==== Source data
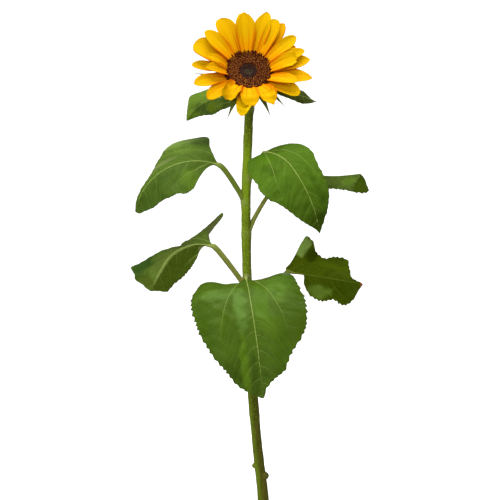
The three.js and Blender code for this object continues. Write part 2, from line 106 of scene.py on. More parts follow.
def smooth_line(marks: Sequence[Row], steps: int, dense: int = 40) -> Array:
    """Centripetal spline through marks.

    Args:
        marks: places that the line passes.
        steps: number of equal stretches of the result.
        dense: samples between two marks before the line is divided.

    Returns:
        steps + 1 points, evenly spaced along the line.
    """
    known = np.asarray(marks, float)
    ends = np.vstack([2 * known[0] - known[1], known, 2 * known[-1] - known[-2]])
    t = np.linspace(0, 1, dense, endpoint=False)[:, None]
    runs = []
    for p0, p1, p2, p3 in zip(ends, ends[1:], ends[2:], ends[3:]):
        d0, d1, d2 = (math.sqrt(np.linalg.norm(b - a)) for a, b in ((p0, p1), (p1, p2), (p2, p3)))
        leave = ((p1 - p0) / d0 - (p2 - p0) / (d0 + d1) + (p2 - p1) / d1) * d1
        reach = ((p2 - p1) / d1 - (p3 - p1) / (d1 + d2) + (p3 - p2) / d2) * d1
        square = 3 * (p2 - p1) - 2 * leave - reach
        cube = 2 * (p1 - p2) + leave + reach
        runs.append(p1 + leave * t + square * t**2 + cube * t**3)
    return even(np.vstack([*runs, known[-1:]]), steps)


def even(line: Array, steps: int) -> Array:
    """Divides a line into equal stretches.

    Args:
        line: its points, one a row.
        steps: number of stretches.

    Returns:
        steps + 1 points, evenly spaced along the line.
    """
    run = np.concatenate([[0.0], np.cumsum(np.linalg.norm(np.diff(line, axis=0), axis=1))])
    marks = np.linspace(0, run[-1], steps + 1)
    return np.stack([np.interp(marks, run, line[:, k]) for k in range(line.shape[1])], axis=-1)


def bezier(points: Sequence[Array], steps: int, dense: int = 80) -> Array:
    """Cubic curve.

    Args:
        points: its four control points.
        steps: number of equal stretches of the result.
        dense: samples of the curve before it is divided.

    Returns:
        steps + 1 points, evenly spaced along the curve.
    """
    p0, p1, p2, p3 = (np.asarray(p, float) for p in points)
    t = np.linspace(0, 1, dense)[:, None]
    u = 1 - t
    return even(u**3 * p0 + 3 * u * u * t * p1 + 3 * u * t * t * p2 + t**3 * p3, steps)


@dataclass
class Rib:
    """Midrib of a blade or petal: a line whose heading, rise and roll change from foot to tip."""

    start: Array
    length: float
    heading: Row
    rise: Row
    roll: Row = (0.0, 0.0)
    steps: int = 40
    points: Array = field(init=False)

    def __post_init__(self) -> None:
        """Walks the line from its foot to its tip."""
        middles = (np.arange(self.steps) + 0.5) / self.steps
        walk = np.cumsum(self.axes(middles)[0], axis=0) * self.length / self.steps
        self.points = np.vstack([self.start, self.start + walk])

    def axes(self, t: Array) -> tuple[Array, Array, Array]:
        """Axes of the rib.

        Args:
            t: shares of the length.

        Returns:
            The ways ahead, to the left and up at each.
        """
        a, e, r = (np.radians(along(row, t)) for row in (self.heading, self.rise, self.roll))
        ahead = np.stack([np.cos(e) * np.cos(a), np.cos(e) * np.sin(a), np.sin(e)], axis=-1)
        level = np.stack([-np.sin(a), np.cos(a), np.zeros_like(a)], axis=-1)
        upper = np.stack([-np.sin(e) * np.cos(a), -np.sin(e) * np.sin(a), np.cos(e)], axis=-1)
        c, s = np.cos(r)[..., None], np.sin(r)[..., None]
        return ahead, level * c + upper * s, upper * c - level * s

    def at(self, distance: Array) -> tuple[Array, Array, Array, Array]:
        """Places on the rib, which runs on straight past its ends.

        Args:
            distance: how far from the foot, in mm.

        Returns:
            The point at each distance, and the ways ahead, to the left and up there.
        """
        t = np.clip(distance / self.length, 0.0, 1.0)
        ahead, side, up = self.axes(t)
        i = np.minimum((t * self.steps).astype(int), self.steps - 1)
        share = (t * self.steps - i)[..., None]
        point = self.points[i] * (1 - share) + self.points[i + 1] * share
        return point + ahead * (distance - t * self.length)[..., None], ahead, side, up

    def beside(
        self, distance: Array, out: Array, lift: Array, fold: Array, curl: Array, unit: float
    ) -> Array:
        """Points beside the rib, on a section that starts at a fold and turns by a curl.

        Args:
            distance: how far along the rib.
            out: how far out along the section, to the left where positive.
            lift: how far off the section, upwards.
            fold: slope of the section at the rib, in degrees.
            curl: turn of the section in each unit of width, in degrees.
            unit: that width, in mm.

        Returns:
            The points, in mm.
        """
        point, _, side, up = self.at(distance)
        way = np.where(out < 0, -1.0, 1.0)
        start = np.radians(fold)
        turn = np.radians(np.where(np.abs(curl) < LEAST_CURL, LEAST_CURL, curl)) / unit
        angle = start + turn * np.abs(out)
        across = (np.sin(angle) - np.sin(start)) / turn
        rise = (np.cos(start) - np.cos(angle)) / turn
        tilt = np.where(out == 0, 0.0, angle)
        sideways = way * (across - lift * np.sin(tilt))
        return point + side * sideways[..., None] + up * (rise + lift * np.cos(tilt))[..., None]


# Mesh work


def shape_piece(name: str, points: Array, notes: dict[str, Array] | None = None) -> bpy.types.Object:
    """Shapes a piece from a flat grid of faces and closes its seams and poles.

    Args:
        name: the piece's name.
        points: places of its rows and columns, in mm.
        notes: values at those places, each kept as an attribute that a material may read.

    Returns:
        The piece.
    """
    rows, columns = points.shape[0] - 1, points.shape[1] - 1
    bpy.ops.object.select_all(action="DESELECT")
    bpy.ops.mesh.primitive_grid_add(x_subdivisions=columns, y_subdivisions=rows, size=1)
    piece = bpy.context.object
    piece.name = name
    piece.data.name = name
    piece.data.vertices.foreach_set("co", (points * MM).ravel())
    for key, values in (notes or {}).items():
        layer = piece.data.attributes.new(key, "FLOAT", "POINT")
        layer.data.foreach_set("value", np.ascontiguousarray(values, dtype=np.float32).ravel())
    bpy.ops.object.mode_set(mode="EDIT")
    bpy.ops.mesh.select_all(action="SELECT")
    bpy.ops.mesh.remove_doubles(threshold=SEAM_GAP)
    bpy.ops.object.mode_set(mode="OBJECT")
    bpy.ops.object.shade_smooth()
    return piece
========
• **Set task**
Set down verbatim only the lines between the start of the data above and the line with "dense: samples between", both boundaries included.

• **Task answer**
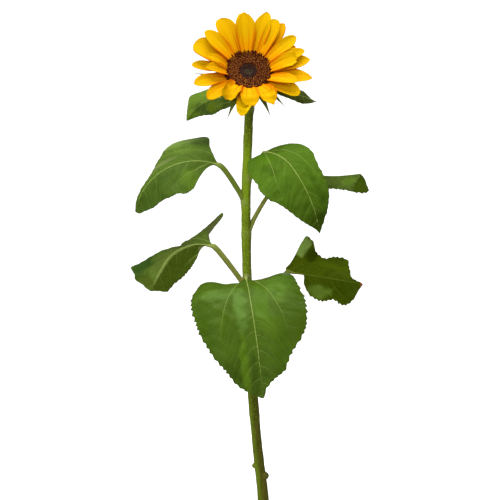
The three.js and Blender code for this object continues. Write part 2, from line 106 of scene.py on. More parts follow.
def smooth_line(marks: Sequence[Row], steps: int, dense: int = 40) -> Array:
    """Centripetal spline through marks.

    Args:
        marks: places that the line passes.
        steps: number of equal stretches of the result.
        dense: samples between two marks before the line is divided.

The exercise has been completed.